Teste de DNA pode ajudar na detecção de HPV e substituir o Papanicolau.


Um estudo realizado por pesquisadores da Universidade Estadual de Campinas (Unicamp) propõe o uso de um teste de DNA para a detecção do Papilomavírus Humano (HPV) como alternativa ao tradicional papanicolau. Este novo método, que envolve a coleta de uma amostra de secreção durante um exame ginecológico, promete transformar a prevenção do câncer de colo de útero no Brasil. A pesquisa foi publicada em setembro na revista científica Scientific Reports.

“A cobertura da população-alvo do programa passou de 30% para mais de 90%”, afirma o ginecologista Júlio Cesar Teixeira, professor e coordenador do estudo. Ele destaca que houve um aumento de quatro vezes na detecção de lesões pré-câncer, com os casos identificados em fase microscópica, que são curáveis com procedimentos simples, saltando de 10% para 66%.

O estudo contou com a participação de 20.551 mulheres, com idades entre 25 e 64 anos. Os pesquisadores compararam os dados de cinco anos de rastreio do HPV utilizando o teste de DNA (de outubro de 2017 a setembro de 2022) com informações dos cinco anos anteriores, quando foi utilizado o papanicolau. Todos os exames foram realizados no sistema público de saúde em Indaiatuba (SP), uma localidade escolhida por ter um sistema de saúde informatizado, que possibilitou um monitoramento eficaz dos dados.

Os resultados obtidos estão sendo acompanhados pelo Ministério da Saúde e servem como base para mudanças nas políticas públicas de prevenção do câncer de colo de útero no Brasil. A Comissão Nacional de Incorporação de Tecnologias (Conitec) aprovou, em março de 2024, o uso da genotipagem de HPV no Sistema Único de Saúde (SUS), com expectativa de que o teste esteja disponível em 2025.

Se implementado em escala nacional, o projeto pode evitar mortes pela doença no país. Segundo o relatório anual de 2023 do Instituto Nacional do Câncer (Inca), os óbitos por câncer de colo do útero foram o quarto mais comum entre mulheres no Brasil em 2021, representando 6,05% do total de mortes por câncer, excluindo os casos de câncer de pele não melanoma.

Como o teste é realizado? Diferente do papanicolau, que depende de interpretação humana em várias etapas, o teste de DNA é automatizado, reduzindo o risco de falsos negativos ou positivos. A genotipagem consegue identificar o tipo de HPV presente, sendo que existem mais de 200 tipos, dos quais pelo menos 12 são oncogênicos, conforme o Inca.
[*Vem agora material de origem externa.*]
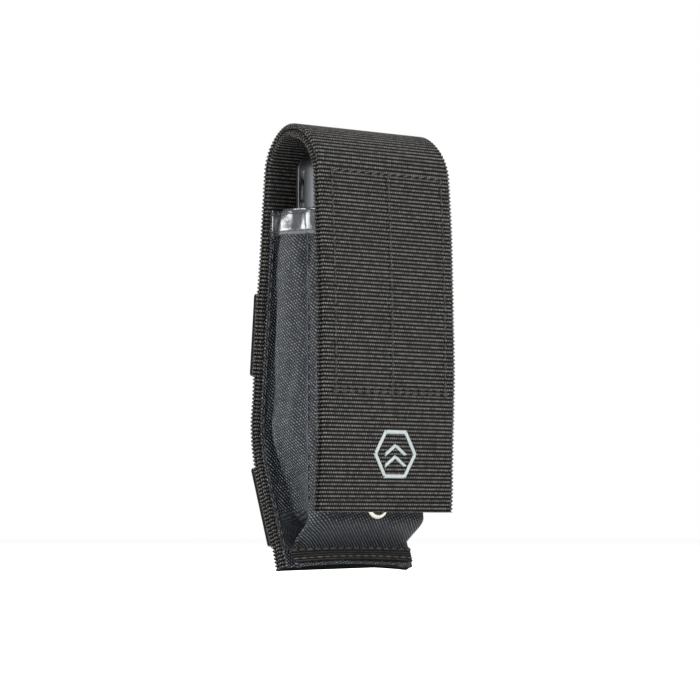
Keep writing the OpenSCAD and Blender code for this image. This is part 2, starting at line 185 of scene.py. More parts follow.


# Dyed nylon has almost no gloss, so nothing lightens the near-black shade painted in its grooves; bonded
# thread has a slight gloss on each stitch
nylon = {"Roughness": 0.75, "Specular_IOR_Level": 0.16}
thread = {"Roughness": 0.5, "Specular_IOR_Level": 0.35}
# Heavy webbing, woven in ribs, with painted shade in its grooves; the lining is the same cloth painted a
# little darker, as shade on the inner layer
webbingNylon = woven("wovenRibbedNylonWebbing", "#020202", "#454443", "#716f6c",
                     weave["ribPitch"], weave["yarn"], **nylon)
liningNylonShaded = woven("wovenRibbedNylonLiningShaded", "#010101", "#424140", "#6a6866",
                    weave["ribPitch"], weave["yarn"], **nylon)
# Ballistic nylon: thick flat yarns that lie on the slant, with a cold soft gloss on each float and painted
# shade in its grooves
gussetNylon = woven("wovenBallisticNylon", "#030304", "#444a51", "#737b83", 0.8, 0.95, 45, 0.4, 0.25,
                    Roughness=0.5, Specular_IOR_Level=0.22)
# Flat nylon tape: the same yarn in a finer, darker rib, with painted shade in its grooves
hemNylon = woven("wovenNylonTape", "#040404", "#262625", "#403f3d", 0.8, 0.7, **nylon)
# PVC coated binding, calendered smooth: hard bright reflections that its puckers break up; its grey base
# colour, lighter than the black tape, is partly painted reflection
bindingPvc = grained("calenderedPvcBinding", "#3a3d41", 2.0, 0.4, 0, 0.5, Roughness=0.26,
                     Specular_IOR_Level=0.7, Coat_Weight=0.7, Coat_Roughness=0.16)
# Barrel-plated brass: warm and bright
nickelPlate = grained("nickelPlatedBrass", "#e6e1d4", 0.3, 0.02, 0.07, 0.25, Metallic=1.0, Roughness=0.24)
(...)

O método tradicional apenas detecta células já doentes. “Em cerca de 10% dos casos, os resultados indicam a necessidade da realização da citologia (papanicolau) para ajudar na condução do caso e, nessa situação, se utiliza o mesmo material, sem a necessidade de nova coleta”, explica Teixeira.

Esse novo método é especialmente vantajoso, pois 87% dos testes realizados mostraram resultados negativos, indicando que o exame só precisaria ser repetido após cinco anos. Em comparação, o papanicolau precisa ser repetido após três anos se a mulher tiver dois resultados negativos consecutivos. Além disso, a idade média das mulheres com lesões detectadas caiu em 10 anos, facilitando o diagnóstico precoce.

Economia de recursos é outro ponto importante. Embora o teste de DNA ainda seja pouco conhecido, ele é considerado uma solução eficaz para melhorar o rastreio e a prevenção do câncer cervical. Desde 2013, a Organização Mundial da Saúde (OMS) defende essa mudança, recomendando o teste de HPV-DNA em vez de métodos como a inspeção visual com ácido acético (VIA) e o papanicolau. Países como os Estados Unidos já incorporaram essa testagem como parte de suas rotinas.

“Nas políticas públicas brasileiras, é mais difícil instituir esse tipo de procedimento, pois se trata de um exame mais caro, enquanto o papanicolau é muito barato”, comenta a ginecologista Renata Lamego, do Hospital Israelita Albert Einstein. No entanto, o estudo da Unicamp sugere que, a longo prazo, o teste pode ser mais econômico para o sistema de saúde.

Além de permitir a realização do exame a cada cinco anos, o teste antecede a detecção de câncer em fase microscópica, evitando que a doença se torne operável e exija tratamentos caros, como radioterapia e quimioterapia, que não estão disponíveis em todas as regiões do país. “Se associarmos um programa de prevenção organizado com a vacinação contra HPV em jovens, o câncer de colo de útero será eliminado no futuro”, conclui Júlio Cesar Teixeira.